27 Jan 5 Fibromyalgia Myths
For many years, fibromyalgia has been somewhat of a mystery condition. In the past, there was not a lot of scientific evidence about fibromyalgia and as a result, a great deal of mixed information fibromyalgia myths appeared. Now is a good time to get rid of those myths and establish the facts.
Myth #1 Fibromyalgia is a type of arthritis
Fact – Fibromyalgia is a neurological condition. It was once believed that fibromyalgia may be a type of arthritis, but the research in the past decade has proven this to be untrue. Arthritis is defined as joint inflammation, but with fibromyalgia, there is no joint damage and no inflammation. You can have a type of arthritis with fibromyalgia, but it is a separate disorder. New techniques in brain imaging and scientific research has shown that fibromyalgia is a central nervous system disorder where there is abnormal pain processing.
Myth #2 Fibromyalgia affects your connective tissue, joints and muscles.
Fact – There is no damage to connective tissue, joints and muscles in those who have fibromyalgia. For decades, fibromyalgia was described as a musculoskeletal condition. That’s because a great deal of the pain feels like it is coming from the connective tissue, joints and muscles. However years of testing could not show a musculoskeletal connection. More recent research has found that the central nervous system is malfunctioning in those who have fibromyalgia, which causes faulty sensory processing leading to amplification of pain.
Myth #3 Fibromyalgia is an autoimmune condition.
Fact – Autoimmune diseases happen because the body has an overactive immune response – the body’s immune system starts to attack its own tissues and cells. Years of research have shown no link to bacteria, virus or immune disorders. However, it is quite common for a fibromyalgia sufferer to also have autoimmune diseases such as lupus, celiac, Crohn’s, rheumatoid arthritis, endometriosis, and chronic fatigue syndrome.
Myth #4 Fibromyalgia is a psychological disorder.
Fact – Fibromyalgia is a physical disorder. There are measurable biological abnormalities. This myth likely came about because in the earlier days when there was no answer to what caused fibromyalgia it was often said to be a psychological disorder and patients were told it was in their head. Today, there is proof that is it a physical illness with a number of biological abnormalities, including:
• High levels of “substance P,” which is a central nervous system neurotransmitter that is involved in the pain processing.
• Low levels of somatomedin C, which is a hormone promoting muscle and bone growth.
• Low levels of nerve growth factor.
• Low levels of a number of neurochemicals: norepinephrine, serotonin, cortisol and dopamine.
• Low levels of adenosine and phosphocreatine, muscle-cell chemicals.

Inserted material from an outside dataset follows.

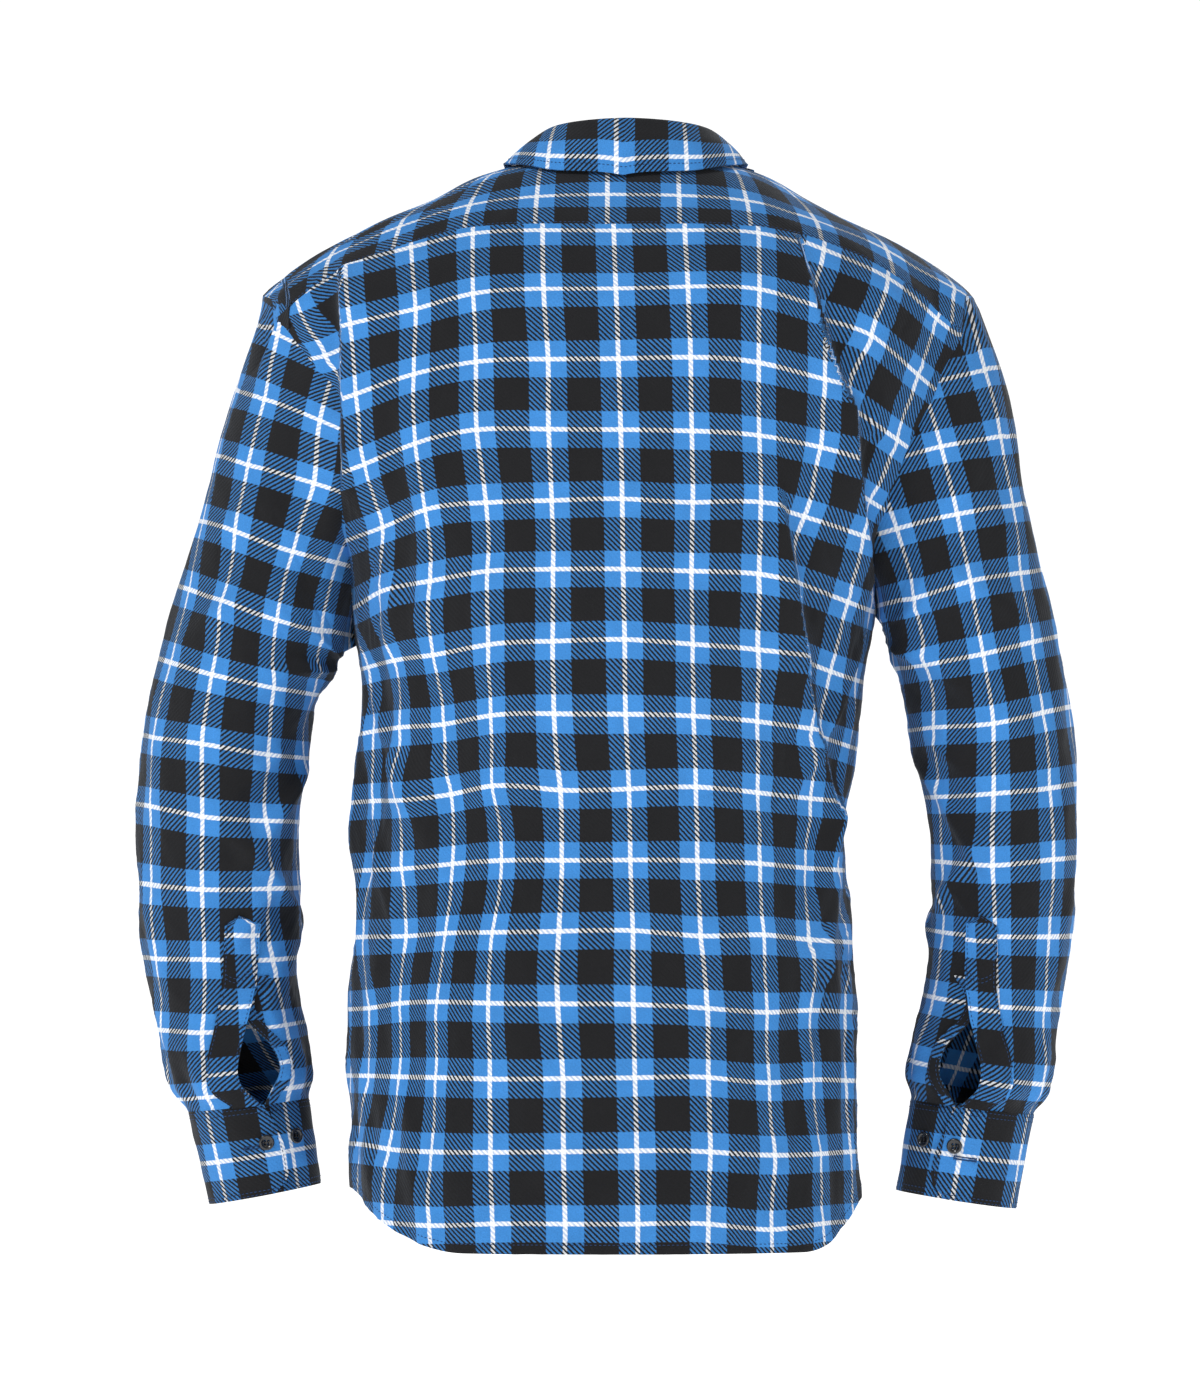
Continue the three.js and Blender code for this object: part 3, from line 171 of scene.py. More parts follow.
# The cloth outside a lapped fold lies turned, so it has a chart of its own.
LAP_CHARTS = {
    "side_right": {
        -2: [(2, -101, -130), (3, -101, -181)],
        -3: [(2, -147, -141), (3, -141, -191), (4, -132, -241), (5, -124, -287)],
        -4: [(4, -174, -255), (5, -164, -302), (6, -151, -351), (7, -144, -399)],
    },
    "strip_right": {
        -3: [(0, -147, -51), (1, -139, -98)],
        -4: [(0, -191, -71), (1, -180, -113), (2, -165, -161)],
        -5: [(0, -226, -101), (1, -213, -141), (2, -198, -186), (3, -180, -230), (4, -173, -278)],
    },
    "strip_left": {
        3: [(1, 191, -57), (2, 166, -101)],
        4: [(1, 235, -82), (2, 210, -126), (3, 185, -170)],
        5: [(2, 254, -151), (3, 229, -195)],
    },
}
LAP_ENDS = {"side_right": (-175, -215, -900, -910), "strip_right": (60, 50, -900, -910),
            "strip_left": (60, 50, -900, -910)}
SLEEVE_CHART = {
    LEFT: {
        -1: [(4, 307, -292), (6, 330, -398), (7, 333, -448), (8, 332, -502), (9, 328, -554),
             (10, 322, -606)],
        0: [(0, 242, -112), (1, 251, -156), (2, 263, -202), (3, 272, -252), (4, 280, -301),
            (5, 289, -352), (6, 296, -402), (7, 296, -455), (8, 296, -506), (9, 294, -555),
            (10, 296, -607), (11, 290, -654)],
        1: [(1, 213, -174), (2, 217, -218), (3, 230, -267), (4, 242, -314), (5, 247, -363),
            (6, 249, -410), (7, 252, -458), (8, 250, -506), (9, 247, -557), (10, 238, -602)],
        2: [(3, 200, -274), (4, 212, -321), (5, 218, -367), (6, 224, -412)],
    },
    RIGHT: {
        0: [(1, -231, -191), (2, -242, -239), (3, -250, -288), (4, -259, -338), (5, -267, -387),
            (6, -267, -436), (7, -266, -488), (9, -270, -590), (10, -270, -641)],
        1: [(0, -260, -136), (1, -271, -184), (2, -284, -231), (3, -287, -281), (4, -295, -331),
            (5, -302, -381), (6, -307, -434), (7, -309, -486), (8, -306, -540), (9, -302, -591),
            (10, -297, -643)],
        -1: [(3, -211, -298), (4, -220, -345), (5, -223, -392), (6, -227, -439), (7, -230, -486),
             (8, -230, -536), (9, -225, -583), (10, -215, -629)],
    },
}
CAMERA_X, CAMERA_Z, CAMERA_DISTANCE = 12.8, -366.9, 8000
FRONT_BUTTON_Z = [-132, -218, -304, -390, -476, -562]
CUFF_HOLE = {LEFT: (258, -689), RIGHT: (-246, -696)}
CROSSBAR, CROSSBAR_WIDTH = 46, 3  # from the point of the sleeve placket to its crossbar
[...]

Unfortunately, even with the current scientific evidence, some doctors still dismiss fibromyalgia as a psychological problem, insisting that the symptoms are because of depression. The fact is, the percent of fibromyalgia patients who suffer from depression isn’t any higher than those with other chronic conditions.
Unfortunately, it takes around 17 years for new research to become mainstream medicine, so these myths are likely going to be floating around for some time yet.